• _WORK TO DO_: Repeat every line, exactly, from the very first through the one where "the bottom up." appears. Add nothing else.

::::

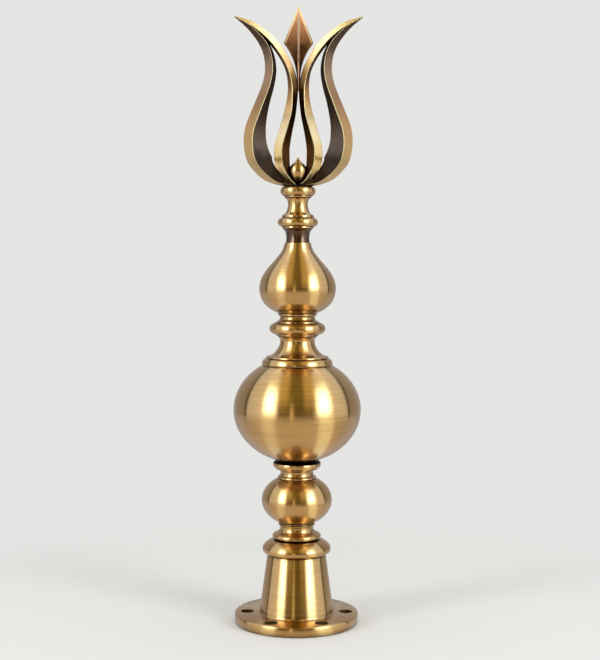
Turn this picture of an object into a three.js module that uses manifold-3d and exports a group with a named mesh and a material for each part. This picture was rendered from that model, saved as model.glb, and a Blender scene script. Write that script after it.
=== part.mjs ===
// Brass roof finial: a bolted flange with a tapered foot, a stack of turned balls and necks,
// and a flat tulip crest with a bud and a spear. Millimetres, +Z up, the crest seen from -Y.
// The origin is the centre of the flange's underside.

import * as THREE from 'three';
import * as BufferGeometryUtils from 'three/addons/utils/BufferGeometryUtils.js';
import Module from 'manifold-3d';

const wasm = await Module();
wasm.setup();

// Driving dimensions

const turnSegments = 28; // facets round the column's turned pieces
const budSegments = 16;
const holeSegments = 20;
const stationSegments = 2; // along a crest bar, between two of its stations
const stemSegments = 8;
const headSegments = 3;
const fitGap = 0.3; // between the crest and what it grips

// A rise is the height of one band of an outline. The bands follow one another from the bottom up.

const foot = { bottomRadius: 38.8, topRadius: 30.8, height: 62.45, fillet: 2.5 };
const flange = { ledge: 26.2, thickness: 10.5, rim: 0.8 }; // the ledge is how far it stands out past the foot
const bolts = { count: 6, edgeDistance: 13, holeRadius: 6.75, firstAngle: 30 };

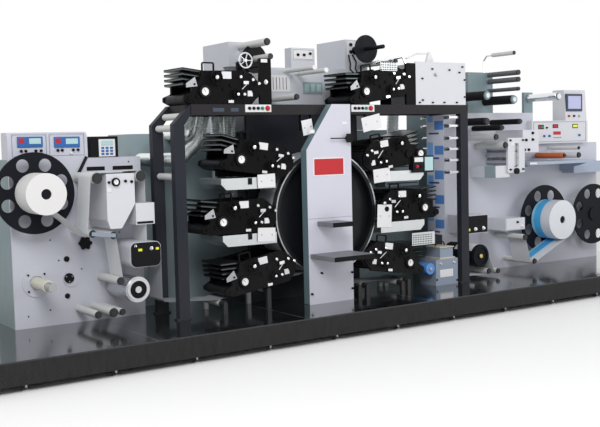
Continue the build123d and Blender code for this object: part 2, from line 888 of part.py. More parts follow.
with BuildPart() as transfer_gearbox:
    block(gearbox_left + gearbox_cover, gearbox_right - gearbox_cover, press_front + gearbox_cover,
          beam_back, beam_top, gearbox_top - gearbox_cover)
    block(gearbox_left, gearbox_right, press_front, press_front + gearbox_cover, beam_top, gearbox_top)
keep(transfer_gearbox, "transfer_gearbox")

with BuildPart() as drive_cabinets:
    block(drive_left, drive_right, drive_front, drive_back, deck_top, cabinet_top)
    doors(drive_left, drive_right, drive_back, deck_top, cabinet_top, 4)
keep(drive_cabinets, "drive_cabinets")

# Rewinder: a stepped side plate in front of a closed housing
rewind_outline = [(rewind_left, deck_top), (rewind_right, deck_top), (rewind_right, rewind_low_top),
                  (rewind_step, rewind_low_top), (rewind_step, rewind_high_top), (rewind_left, rewind_high_top)]
rewind_bearings = ((label_reel_at, reel_shaft), (waste_reel_at, reel_shaft), (outfeed_at, shaft_radius))
with BuildPart() as rewind_side_plate:
    slab(rewind_outline, cabinet_face, plate_back)
    bearing_bores(rewind_bearings)
keep(rewind_side_plate, "rewind_side_plate")

with BuildPart() as rewind_cabinet:
    slab(rewind_outline, plate_back, cabinet_back)
    bearing_pockets(rewind_bearings)
    doors(rewind_left, rewind_step, cabinet_back, deck_top, rewind_high_top, 2)
    doors(rewind_step, rewind_right, cabinet_back, deck_top, rewind_low_top, 2)
keep(rewind_cabinet, "rewind_cabinet")

with BuildPart() as label_reel:
    reel(label_reel_at, label_reel_radius, True)
keep(label_reel, "label_reel")

with BuildPart() as label_roll:
    wound_roll(label_reel_at, label_radius)
keep(label_roll, "label_roll")

with BuildPart() as waste_reel:
    reel(waste_reel_at, waste_reel_radius, False)
keep(waste_reel, "waste_reel")

with BuildPart() as outfeed_drum:
    pull_drum(outfeed_at, outfeed_radius)
keep(outfeed_drum, "outfeed_drum")

with BuildPart() as rewind_rollers:
    idlers(rewind_idlers)
keep(rewind_rollers, "rewind_rollers")

with BuildPart() as roller_tower:
    left, right, rise = tower_block
    block(left, right, cabinet_face, cabinet_face + tower_depth, rewind_high_top, rewind_high_top + rise)
    for left, right, rise in tower_plates:
        block(left, right, cabinet_face, cabinet_face + tower_plate_depth, rewind_high_top,
              rewind_high_top + rise)
    idlers(tower_idlers)
keep(roller_tower, "roller_tower")


def outline(left, right, bottom, top):
    return [(left, bottom), (right, bottom), (right, top), (left, top)]


with BuildPart() as die_cut_station:
    for left, right, bottom, top in (knob_case, drive_case):
        block(left, right, cheek_back, cabinet_face, bottom, top)
    slab(outline(*cheek_box), cheek_front, cheek_back, unit_corner)
    slab(outline(*cheek_slot), cheek_front, cheek_back, unit_corner, Mode.SUBTRACT)
    bars(cheek_ties, cheek_back, cabinet_face)
keep(die_cut_station, "die_cut_station")

with BuildPart() as die_cut_rolls:
    die_roll_x = (cheek_slot[0] + cheek_slot[1]) / 2
    bars([(die_roll_x, z, die_roll_radius) for z in die_roll_levels], cheek_back + seat_gap, cabinet_face)
keep(die_cut_rolls, "die_cut_rolls")

table_under = table_top - table_thickness
with BuildPart() as work_table:
    block(table_left, table_right, roller_front, cabinet_face, table_under, table_top)
    for left in (table_left + bracket_inset, table_right - bracket_inset - bracket_width):
        profile([(cabinet_face, table_under), (cabinet_face, table_under - bracket_drop),
                 (cabinet_face - bracket_width, table_under - bracket_drop),
                 (roller_front + bracket_inset, table_under)], left, left + bracket_width)
    block(table_right - shelf_overlap, rewind_right, shelf_front, cabinet_face, table_under - shelf_height,
          table_under)
keep(work_table, "work_table")

with BuildPart() as operator_console:
    console_back = console_front + console_depth
    screen_left, screen_right, screen_top = screen_case
    block(rewind_step, console_right, console_front, console_back, rewind_low_top, console_top)
    block(console_left, rewind_step, console_front, cabinet_face, console_under, console_top)
    profile([(console_front, console_top), (console_front + screen_lean, screen_top),
             (console_back, screen_top), (console_back, console_top)], screen_left, screen_right)
keep(operator_console, "operator_console")

with BuildPart() as outfeed_boxes:
    for left, right, bottom, top in outfeed_cases:
        block(left, right, web_centre, cabinet_face, bottom, top)
keep(outfeed_boxes, "outfeed_boxes")

with BuildPart() as corona_supply:
    left, right, top = corona_box
    block(left, right, press_front, press_front + corona_depth, deck_top, top)
    left, right, lid = corona_lid
    block(left, right, press_front + side_plate, press_front + corona_depth - side_plate, top, lid)
keep(corona_supply, "corona_supply")
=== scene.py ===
import math
import bpy
from mathutils import Euler, Matrix, Vector


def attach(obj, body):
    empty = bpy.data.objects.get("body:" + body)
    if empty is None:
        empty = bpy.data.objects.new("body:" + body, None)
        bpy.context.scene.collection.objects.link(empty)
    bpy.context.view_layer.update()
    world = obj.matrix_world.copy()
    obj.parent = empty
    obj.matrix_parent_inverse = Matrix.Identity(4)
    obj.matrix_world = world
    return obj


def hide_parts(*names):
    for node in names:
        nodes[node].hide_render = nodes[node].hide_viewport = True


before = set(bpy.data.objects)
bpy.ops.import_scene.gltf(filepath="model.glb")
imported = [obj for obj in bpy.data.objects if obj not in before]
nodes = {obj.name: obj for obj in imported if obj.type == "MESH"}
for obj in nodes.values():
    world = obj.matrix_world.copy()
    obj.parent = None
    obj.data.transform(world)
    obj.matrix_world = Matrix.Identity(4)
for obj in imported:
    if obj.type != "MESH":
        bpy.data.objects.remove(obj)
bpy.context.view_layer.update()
print("frame loaded:", len(nodes), "nodes")

pressBody = "press"


# Working helpers

def editMode():
    bpy.ops.object.mode_set(mode="EDIT")


def objectMode():
    bpy.ops.object.mode_set(mode="OBJECT")


def closeShell():
    # from edit mode: every face turned outwards, then back to object mode
    bpy.ops.mesh.select_all(action="SELECT")
    bpy.ops.mesh.normals_make_consistent(inside=False)
    objectMode()


def deselectAll():
    if bpy.context.object and bpy.context.object.mode != "OBJECT":
        objectMode()
    bpy.ops.object.select_all(action="DESELECT")


def pick(*pieces):
    deselectAll()
    for piece in pieces:
        piece.select_set(True)
    bpy.context.view_layer.objects.active = pieces[0]


def settle(piece, name):
    # the place, turn and size go into the mesh
    piece.name = name
    pick(piece)
    bpy.ops.object.transform_apply(location=True, rotation=True, scale=True)
    return piece


def runModifier(piece, kind, **values):
    modifier = piece.modifiers.new(kind.lower(), kind)
    for key, value in values.items():
        setattr(modifier, key, value)
    pick(piece)
    bpy.ops.object.modifier_apply(modifier=modifier.name)


def breakEdges(piece, width, segments=2):
    runModifier(piece, "BEVEL", width=width, segments=segments, limit_method="ANGLE",
                angle_limit=math.radians(40))


def selectFaces(piece, wanted):
    # leaves edit mode on, with the wanted faces selected
    pick(piece)
    editMode()
    bpy.ops.mesh.select_all(action="DESELECT")
    bpy.ops.mesh.select_mode(type="FACE")
    objectMode()
    for face in piece.data.polygons:
        face.select = wanted(face)
    editMode()


def joinAll(name, pieces):
    pick(*pieces)
    if len(pieces) > 1:
        bpy.ops.object.join()
    joined = bpy.context.view_layer.objects.active
    joined.name = name
    joined.data.name = name
    return joined


def copyAt(piece, name, move):
    # a copy with its own mesh, moved by a matrix
    double = piece.copy()
    double.data = piece.data.copy()
    double.data.transform(move)
    double.name = name
    bpy.context.collection.objects.link(double)
    return double


def discard(piece):
    bpy.data.objects.remove(piece, do_unlink=True)


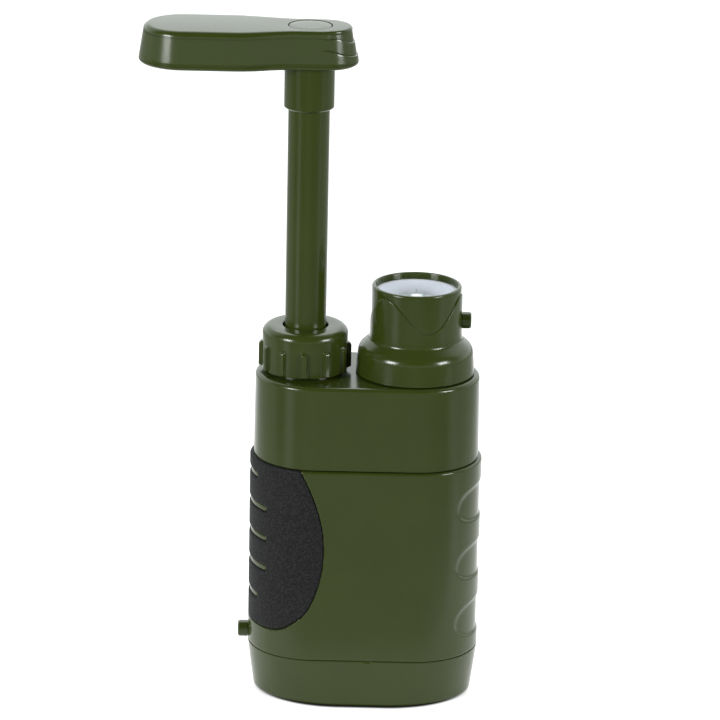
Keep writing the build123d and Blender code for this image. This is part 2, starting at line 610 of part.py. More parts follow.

::::

• _RESPONSE BELOW_:
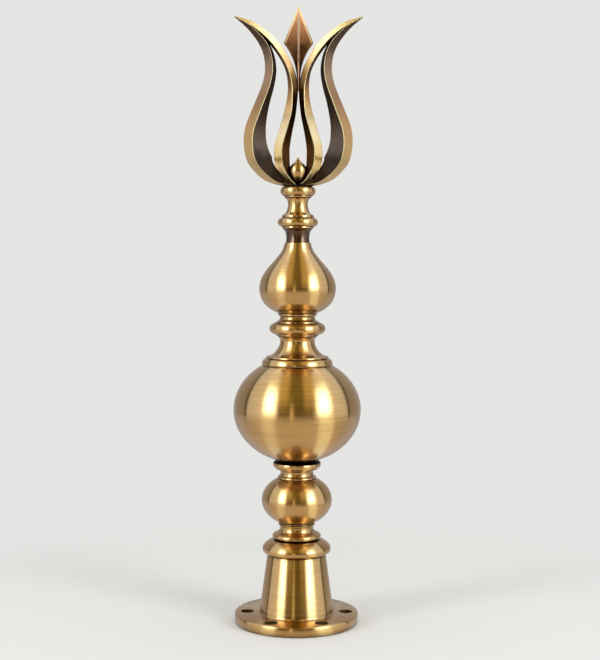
Turn this picture of an object into a three.js module that uses manifold-3d and exports a group with a named mesh and a material for each part. This picture was rendered from that model, saved as model.glb, and a Blender scene script. Write that script after it.
=== part.mjs ===
// Brass roof finial: a bolted flange with a tapered foot, a stack of turned balls and necks,
// and a flat tulip crest with a bud and a spear. Millimetres, +Z up, the crest seen from -Y.
// The origin is the centre of the flange's underside.

import * as THREE from 'three';
import * as BufferGeometryUtils from 'three/addons/utils/BufferGeometryUtils.js';
import Module from 'manifold-3d';

const wasm = await Module();
wasm.setup();

// Driving dimensions

const turnSegments = 28; // facets round the column's turned pieces
const budSegments = 16;
const holeSegments = 20;
const stationSegments = 2; // along a crest bar, between two of its stations
const stemSegments = 8;
const headSegments = 3;
const fitGap = 0.3; // between the crest and what it grips

// A rise is the height of one band of an outline. The bands follow one another from the bottom up.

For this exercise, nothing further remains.